Simple scanner saves hours of admin for electricians on Boral Cement project

Andrew Smigowski demonstrates Barcode reader

A little barcode scanner that cost $250 is fuelling an efficiency revolution for the electricians at Gordon McKay, who say it will save them hundreds of hours on some of the largest electrical construction projects in Victoria and Tasmania.

The handheld scanner, used with an app that creates barcodes for it, is the brainchild of Andrew Smigowski, Gordon McKay’s Electrical and Instrumentation Supervisor, who used to spend up to 10 hours a week typing in the details of cable ‘terminations’ into his project spreadsheets. Now that process is completed in seconds – simply by scanning a barcode on each cable record.

Andrew is currently putting the system through its paces at Boral Cement’s new plant at the Port of Geelong, where his team are installing 3,000 power and control cables across the 5,000m² site of one of Australia’s largest new cement plants.

“Normally tracking these cables would involve inputting details when either end of each cable is connected – which, in this case, means 6,000 separate data inputs,” explains Andrew. “It’s not just knowing when each cable is terminated and ready for testing, but being able to see when all the cables in one section of the project are completed, so you can do the testing more efficiently.

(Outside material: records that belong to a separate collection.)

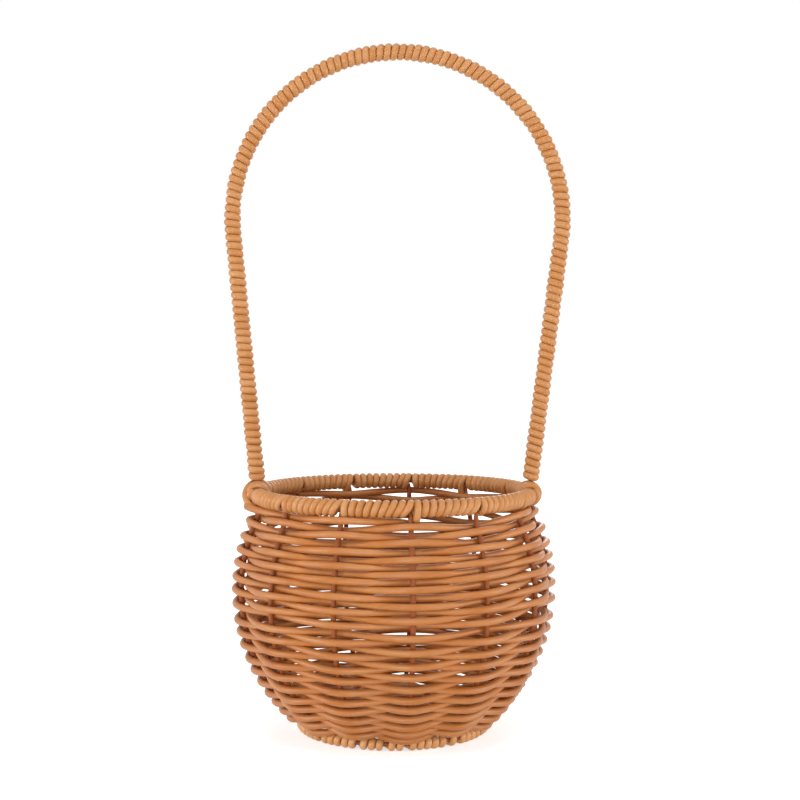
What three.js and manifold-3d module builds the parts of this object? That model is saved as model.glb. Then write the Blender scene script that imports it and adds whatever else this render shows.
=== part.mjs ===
// Round-bellied basket of woven strand on a wire frame, with a tall fixed handle.
// Millimetres, +Z up. The origin is on the ground under the middle of the base, and the handle spans X.
import * as THREE from "three";
import { mergeVertices } from "three/addons/utils/BufferGeometryUtils.js";
import Module from "manifold-3d";

const wasm = await Module();
wasm.setup();

// Driving dimensions
const clearance = 0.3;
const strandDiameter = 3.4;
const stakeDiameter = 2.4;
const hoopWireDiameter = 2.6;
const footWireDiameter = 2.2;
const windingDiameter = 8.2;
const footWindingDiameter = 7.2;
const windingPitch = 3.65;
const rimWindingPitch = 3.7;
const footWindingPitch = 4.28;
const rimRadius = 65.8;
const rimHeight = 114.3;
const neckLength = 8;
const rowPitch = 2.68;
const rowGap = 0.45;
const bellyBulge = 8.6;
const cornerSetIn = 17.8;
const footCutDepth = 0.5;
const footInset = 3.6;
const cornerLength = 1.5;
const handleCurveRadius = 79.5;
const handleCurveHeight = 247.2;
const handleLean = 1.9;
const hubDiameter = 12;
const hubThickness = 2.4;
const baseHoleDiameter = 17;
const windingSeamGap = 0.5;
const mergeDistance = 1e-4;
const lashingBulge = 2.4;

// Counts and angles
const stakeCount = 13;
const wallRowCount = 36;
const skirtAngle = THREE.MathUtils.degToRad(44);
const wireSides = 5;
const windingSides = 5;
const rimStepsPerStake = 3;
const footStepsPerStake = 2;
const wallStepsPerStake = 2;
const arcSteps = 6;
const archSteps = 16;
const loopSteps = 12;
const lashingSides = 5;

// Shares of the sizes that they follow
const grooveDepthShare = 0.26;
const baseSkinShare = 0.82;
const endShare = 0.01;

// Materials
const strandLook = { color: 0xcf9360, roughness: 0.55, metalness: 0 };
const strandShadeLook = { color: 0xb97d4e, roughness: 0.6, metalness: 0 };
const wireLook = { color: 0x8a5334, roughness: 0.5, metalness: 0.2 };

// Sizes that follow from the driving dimensions
const stakeRadius = stakeDiameter / 2;
const stakeStep = (2 * Math.PI) / stakeCount;
const weaveReach = stakeRadius + strandDiameter;
const strandThickness = strandDiameter - clearance;
const weaveOffset = weaveReach - strandThickness / 2;
const bellyRadius = rimRadius + bellyBulge;
const footHeight = footWindingDiameter / 2 - footCutDepth;
const baseHeight = footHeight + footWindingDiameter / 2 + clearance + stakeRadius;
const cornerRadius = rimRadius - cornerSetIn;
const footRadius = cornerRadius - footInset;
const flatShare = Math.cos(Math.PI / windingSides);
const windingThickness = windingDiameter / 2 - hoopWireDiameter / 2 - clearance;
const windingBore = (hoopWireDiameter / 2 + clearance) / flatShare;

// The wall's curve: one arc that touches the skirt, reaches the belly's radius and ends at the neck with the
// rim's radius. Its radius is the smaller root of the quadratic that these three say together.
const bendShare = Math.tan(skirtAngle / 2);
const curveRoom = rimHeight - neckLength - baseHeight - (bellyRadius - cornerRadius) / Math.tan(skirtAngle);
const curveHalf = curveRoom * bendShare + bellyBulge;
const curveRest = bendShare * Math.hypot(curveRoom, bellyBulge);
const wallCurveRadius = (curveHalf - Math.sqrt(curveHalf ** 2 - curveRest ** 2)) / bendShare ** 2;
const curveCentreRadius = bellyRadius - wallCurveRadius;
const shoulderAngle = Math.acos((rimRadius - curveCentreRadius) / wallCurveRadius);
const bellyHeight = rimHeight - neckLength - wallCurveRadius * Math.sin(shoulderAngle);

// A path that holds its stations where they are listed, so pieces on one path share every bend
class StationPath extends THREE.Curve {
  constructor(stations) {
    super();
    this.stations = stations;
  }

  getPoint(t) {
    const place = t * (this.stations.length - 1);
    const before = Math.min(Math.floor(place), this.stations.length - 2);
    return this.stations[before].clone().lerp(this.stations[before + 1], place - before);
  }

  getPointAt(u) {
    return this.getPoint(u);
  }

  getTangentAt(u) {
    return this.getTangent(u);
  }
}

// A round section drawn as a regular polygon
function roundSection(radius, sides) {
  const points = [];
  for (let i = 0; i < sides; i += 1) {
    const turn = (2 * Math.PI * i) / sides;
    points.push(new THREE.Vector2(radius * Math.cos(turn), radius * Math.sin(turn)));
  }
  return new THREE.Shape(points);
}

// A solid wire or strand along a list of stations
function wireGeometry(stations, radius, sides) {
  return new THREE.ExtrudeGeometry(roundSection(radius, sides), {
    steps: stations.length - 1,
    bevelEnabled: false,
    extrudePath: new StationPath(stations),
  });
}

// A closed ring of round wire about the vertical axis, with a corner of its section at the bottom
function hoopGeometry(radius, height, wireRadius, stepsPerStake) {
  const outline = [];
  for (let i = 0; i <= wireSides; i += 1) {
    const turn = (2 * Math.PI * i) / wireSides - Math.PI / 2;
    const out = wireRadius * Math.cos(turn);
    const up = wireRadius * Math.sin(turn);
    outline.push(new THREE.Vector2(radius + out, height + up));
  }
  const ring = new THREE.LatheGeometry(outline, stakeCount * stepsPerStake);
  return ring.rotateX(Math.PI / 2);
}

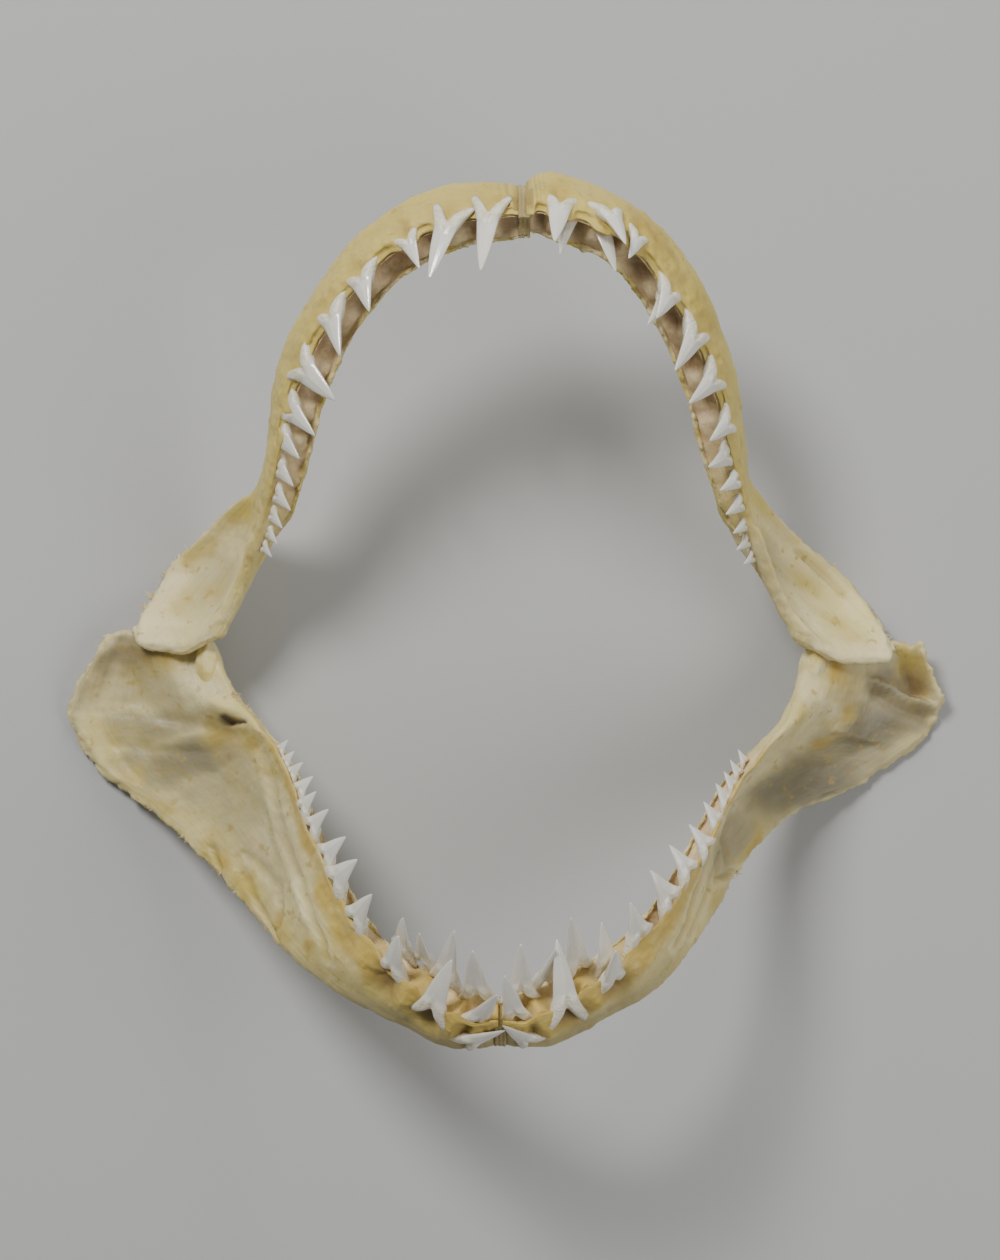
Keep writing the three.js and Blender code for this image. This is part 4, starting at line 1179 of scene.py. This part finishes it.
def tooth_places(jaw):
    """Foot, turn and size of every tooth, and which mould it takes."""
    vary = seeded_spread(len(jaw.name) * 977 + (5 if jaw.side > 0 else 0))
    rows = []
    for at, behind, below, length, width, over, away in jaw.teeth:
        s = jaw.place_of(at)
        crest, down, inwards, back, _ = (v[0] for v in jaw.frame_at(s))
        long, wide = length * (1 + 0.02 * vary()), width * (1 + 0.03 * vary())
        tilt, lean = math.radians(over + 1.5 * vary()), math.radians(away + 1.5 * vary())
        lingual = unit(np.cross(back, jaw.bite)) * -jaw.turn
        upright = jaw.bite * math.cos(tilt) + lingual * math.sin(tilt)
        tip = unit(upright * math.cos(lean) + back * math.sin(lean))
        side = unit(back - tip * back.dot(tip))
        face_in = np.cross(tip, side)
        if face_in.dot(lingual) < 0:
            side, face_in = -side, -face_in
        thick = along(jaw.form["thick"], np.array([s]))[0]
        foot = crest + inwards * (ROOT_DEPTH * thick + behind - TOOTH_LIFT) + down * (0.4 + below)
        foot = foot - tip * (CROWN_FOOT * long)
        turn = Matrix((side, face_in, tip)).transposed().to_euler()
        kind = 0 if length >= SLENDER_FROM else 1 if length >= BROAD_FROM else 2
        rows.append((placed(foot), tuple(turn), (wide * MM, wide * MM, long * MM), kind))
    return rows


class Growth(Tree):
    """A Geometry Nodes tree that sets a shape on every point of what it is given."""

    def __init__(self, name, inputs):
        super().__init__(bpy.data.node_groups.new(name, "GeometryNodeTree"))
        new_socket = self.tree.interface.new_socket
        new_socket("Geometry", in_out="INPUT", socket_type="NodeSocketGeometry")
        for label, kind, value in inputs:
            new_socket(label, in_out="INPUT", socket_type=kind).default_value = value
        new_socket("Geometry", in_out="OUTPUT", socket_type="NodeSocketGeometry")
        self.given = self.add("NodeGroupInput").outputs

    def named(self, name, kind):
        """The value of that name which each point carries."""
        node = self.add("GeometryNodeInputNamedAttribute", data_type=kind)
        node.inputs["Name"].default_value = name
        return node.outputs["Attribute"]

    def scaled(self, vector, factor):
        node = self.add("ShaderNodeVectorMath", operation="SCALE")
        self.link(vector, node.inputs[0])
        self.link(factor, node.inputs["Scale"])
        return node.outputs["Vector"]

    def random_vector(self, low, high, seed_shift):
        shift = self.add("ShaderNodeMath")
        self.link(self.given["Seed"], shift.inputs[0])
        shift.inputs[1].default_value = seed_shift
        node = self.add("FunctionNodeRandomValue", data_type="FLOAT_VECTOR")
        node.inputs[0].default_value, node.inputs[1].default_value = low, high
        self.link(shift.outputs[0], node.inputs["Seed"])
        return node.outputs[0]

    def set_on_points(self, shape, turn, size, material, pick=None):
        """Puts the shape, or the one that pick names of several, on every point and ends the tree."""
        on_points = self.add("GeometryNodeInstanceOnPoints")
        if pick is not None:
            on_points.inputs["Pick Instance"].default_value = True
            self.link(pick, on_points.inputs["Instance Index"])
        for source, name in ((self.given["Geometry"], "Points"), (shape, "Instance"), (turn, "Rotation"),
                             (size, "Scale")):
            self.link(source, on_points.inputs[name])
        real, paint = self.add("GeometryNodeRealizeInstances"), self.add("GeometryNodeSetMaterial")
        paint.inputs["Material"].default_value = material
        self.link(on_points.outputs["Instances"], real.inputs["Geometry"])
        self.link(real.outputs["Geometry"], paint.inputs["Geometry"])
        self.link(paint.outputs["Geometry"], self.add("NodeGroupOutput").inputs["Geometry"])
        return self.tree


def teeth_tree(moulds, material):
    """Geometry Nodes: one tooth on every point, turned and sized by the point's own values."""
    g = Growth("set_teeth", [("Tooth size", "NodeSocketFloat", 1.0)])
    bag = g.add("GeometryNodeCollectionInfo")
    bag.inputs["Collection"].default_value = moulds
    bag.inputs["Separate Children"].default_value = True
    bag.inputs["Reset Children"].default_value = True
    turn = g.add("FunctionNodeEulerToRotation")
    g.link(g.named("tooth_turn", "FLOAT_VECTOR"), turn.inputs["Euler"])
    size = g.scaled(g.named("tooth_scale", "FLOAT_VECTOR"), g.given["Tooth size"])
    return g.set_on_points(bag.outputs["Instances"], turn.outputs["Rotation"], size, material,
                           g.named("tooth_kind", "INT"))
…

“If you consider these multiple efficiencies, this little scanner is literally paying for itself every hour or two!”

A quality business

Now, where Andrew used to take a cable installation record from each electrician and painstakingly copy its details into his computer, he can just scan the barcode and it will automatically show up on his spreadsheet as ‘50% terminated’ or ‘100% terminated’ – meaning both ends of a cable have been connected, and are ready for testing.

“On some jobs, you can have 15 people bringing in 60 to 80 of these records each day, and it can be a real headache to reconcile it all,” says Andrew. “But on this job, this little scanner is saving me more than two hours each day just in tracking and recording cable completions.

“You can imagine with jobs on a multi-storey building, where you have dozens of electricians fitting cables, power-points and light-switches on every storey, it’s going to be saving us considerably more time than that.”

Andrew developed the digital tracker from an existing system, which he “tweaked” to cover Gordon McKay’s comprehensive pre-termination checks – which include everything from the tension and durability of cable connections, to their shrouds, glands, Earthing and labelling.

“This the first major job we’ve used it on, so there’s still room for it to be finessed and perfected,” says Andrew. “But once it’s operating at full potential, it’s going to be saving us hundreds of hours on every project.”

Gordon McKay, which became a subsidiary of Citywide last year, has committed up to 25 electricians to the 18-month Boral construction project, which is due for completion next February. The project represents one of the largest new clinker grinding and cement plants to be constructed in Victoria in recent times.